The decline is testament to the anti-piracy efforts put in place, including EU NAVFOR, with EU and other navies patrolling areas of high risk; armed security onboard ships; improved communication and awareness between ships; the reporting mechanisms in place and re-routing of ships away from dangerous areas; as well as efforts on land to prevent piracy at its source, building up the necessary institutions and rule of law to prevent impressionable minds from following the commands of organised crime kingpins.
On the other hand, at end of last year NATO decided to end its counter-piracy mission, Operation Ocean Shield – which operated off the Horn of Africa – after nearly eight years of service.
It remains to be seen what long-term effects this will have, and if pirates will take it as a sign that the international community is drawing down its commitment to anti-piracy patrols.
The question being, is the decline in Somali piracy due to the deterrent that such patrols send out? If so, does the withdrawal of a portion of that deterrent embolden pirates to strike with greater frequency?
We can’t say it’s a crime that has been defeated.
For now, and compared to just a few short years go, “we’re in a much better place”, says Northwood, a former commander of the UK Counter-Piracy Task Group. “Ship owners were almost completely unprepared for a situation like the one in Somalia.
That has made everyone think very carefully.
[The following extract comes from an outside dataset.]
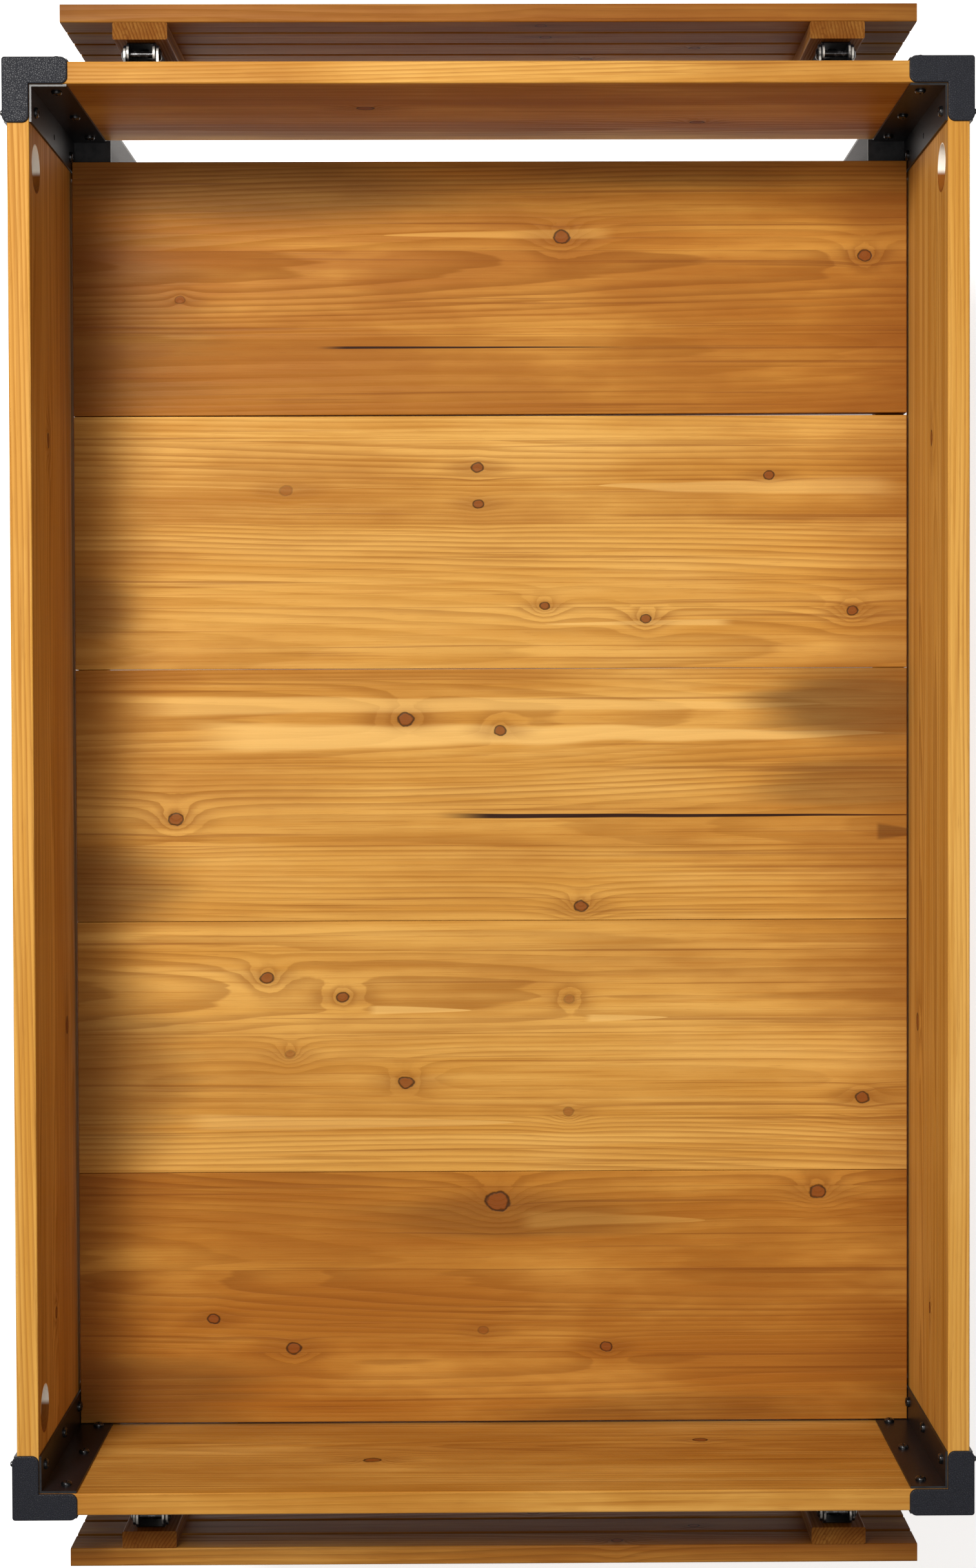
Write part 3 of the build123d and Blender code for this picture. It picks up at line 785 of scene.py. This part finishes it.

In general, people are better equipped to deal with the problem and adapt to an evolving situation.”
However, Northwood cautions against entering areas such as the Sulu Sea; “if you don’t need to go through it, don’t.” The Gulf of Aden, he continues, is still a treacherous place. “Even though it’s been the place that has been best protected against Somali piracy, it’s still the area where you are most likely to find a pirate. You need to be watchful.”
The Institute for Security Studies, an African non-profit organisation, also highlights a growing threat in the Gulf of Guinea, with more acts of piracy being reported.
As for the Horn of Africa: “Right now, this incident [the ARIS 13] is the first of its kind in five years. It’s one point in determining the threat or a possible trend,” explains Lawellin.
Whether this is just a one-off incident or the sign of a trend that will continue, is still unclear right now. It’s too early to say.”
An end to piracy?
The fact is, while piracy is not the epidemic it once was, “we can’t say it’s a crime that has been defeated”, says Mody. “That’s never going to happen.”
There’s consensus on this. A majority, if not all, of security and maritime experts admit to the improvements made, from the days when Somali pirates hijacked vessels at will and reaped the rewards through ransom payments, to now, where the pendulum has, to a certain degree, swung the other way.
However, Northwood is keen to stress the need for continued vigilance. He warns “there’s no room for complacency”, adding: “It doesn’t mean that there’s not a threat; West African piracy could see a resurgence.”
As demonstrated by the IMB in regards to statistics on kidnappings and the most recent attacks, there are still those who view the oceans, and the vessels that sail through them, as theirs to plunder.